时间:2015-07-13 13:52:47

标签: python-2.7 pandas

我有两个文件:一个是单个列(称为pred)并且没有标题,另一个有两列:ID和IsClick(它有标题)。我的目标是使用列ID作为pred的索引。

import pandas as pd
import numpy as np

def LinesInFile(path):
    with open(path) as f:
        for linecount, line in enumerate(f):
            pass
    f.close()
    print 'Found ' + str(linecount) + ' lines' 
    return linecount

path ='/Users/mas/Documents/workspace/Avito/input/'                          # path to testing file
submission = path + 'submission1234.csv' 

lines = LinesInFile(submission)
lines = LinesInFile(path + 'sampleSubmission.csv')


sample = pd.read_csv(path + 'sampleSubmission.csv')
preds = np.array(pd.read_csv(submission, header = None))
index = sample.ID.values - 1
print index
print len(index)
sample['IsClick'] = preds[index]
sample.to_csv('submission.csv', index=False)

输出结果为:

Found 7816360 lines
Found 7816361 lines
[       0        4        5 ..., 15961507 15961508 15961511]
7816361
Traceback (most recent call last):
  File "/Users/mas/Documents/workspace/Avito/July3b.py", line 23, in <module>
    sample['IsClick'] = preds[index]
IndexError: index 7816362 is out of bounds for axis 0 with size 7816361

似乎出现了问题,因为我的文件有7816361行计算标题,而我的列表有一个额外的元素(len列表7816361)

1 个答案:

答案 0 :(得分:0)

我没有让您的csv文件重新创建问题,但问题似乎是由于您使用index造成的。

index = sample.ID.values - 1正在获取每个样本ID并减去1.这些不是pred中的索引值,因为它只有7816360长。

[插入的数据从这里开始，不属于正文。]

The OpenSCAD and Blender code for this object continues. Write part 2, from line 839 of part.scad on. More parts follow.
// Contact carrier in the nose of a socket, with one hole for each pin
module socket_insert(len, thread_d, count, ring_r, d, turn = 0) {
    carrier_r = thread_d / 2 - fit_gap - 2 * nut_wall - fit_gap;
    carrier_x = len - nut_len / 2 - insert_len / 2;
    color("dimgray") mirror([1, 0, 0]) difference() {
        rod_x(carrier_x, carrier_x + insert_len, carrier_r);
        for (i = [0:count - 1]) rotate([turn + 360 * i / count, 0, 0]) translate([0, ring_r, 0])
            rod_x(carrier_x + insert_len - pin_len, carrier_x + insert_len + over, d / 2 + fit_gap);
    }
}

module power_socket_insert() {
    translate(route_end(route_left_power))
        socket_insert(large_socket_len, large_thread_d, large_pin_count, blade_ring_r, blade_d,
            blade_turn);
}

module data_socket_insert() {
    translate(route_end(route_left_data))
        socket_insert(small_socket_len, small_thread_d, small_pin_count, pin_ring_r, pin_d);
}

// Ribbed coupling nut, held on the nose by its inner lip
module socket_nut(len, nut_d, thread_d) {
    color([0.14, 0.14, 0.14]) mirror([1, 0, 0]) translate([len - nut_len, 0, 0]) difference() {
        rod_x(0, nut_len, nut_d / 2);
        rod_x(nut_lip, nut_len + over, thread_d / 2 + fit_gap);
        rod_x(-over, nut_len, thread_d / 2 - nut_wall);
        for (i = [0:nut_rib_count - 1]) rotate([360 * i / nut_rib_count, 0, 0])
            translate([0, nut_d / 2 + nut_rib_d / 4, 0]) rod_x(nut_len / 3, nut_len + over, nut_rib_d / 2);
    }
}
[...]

索引数组中最后3项中的每一项(基于您的打印输出)将超出范围,因为它们是> 7816360。我怀疑错误是向您显示超出范围的ID-1中的第一个。

假设您只想根据其行号加入文件,您可以执行以下操作:

sample=pd.concat((pd.read_csv(path + 'sampleSubmission.csv'),pd.read_csv(submission, header = None).rename(columns={0:'IsClick'})),axis=1)

否则,您需要在两个数据帧上执行连接或合并。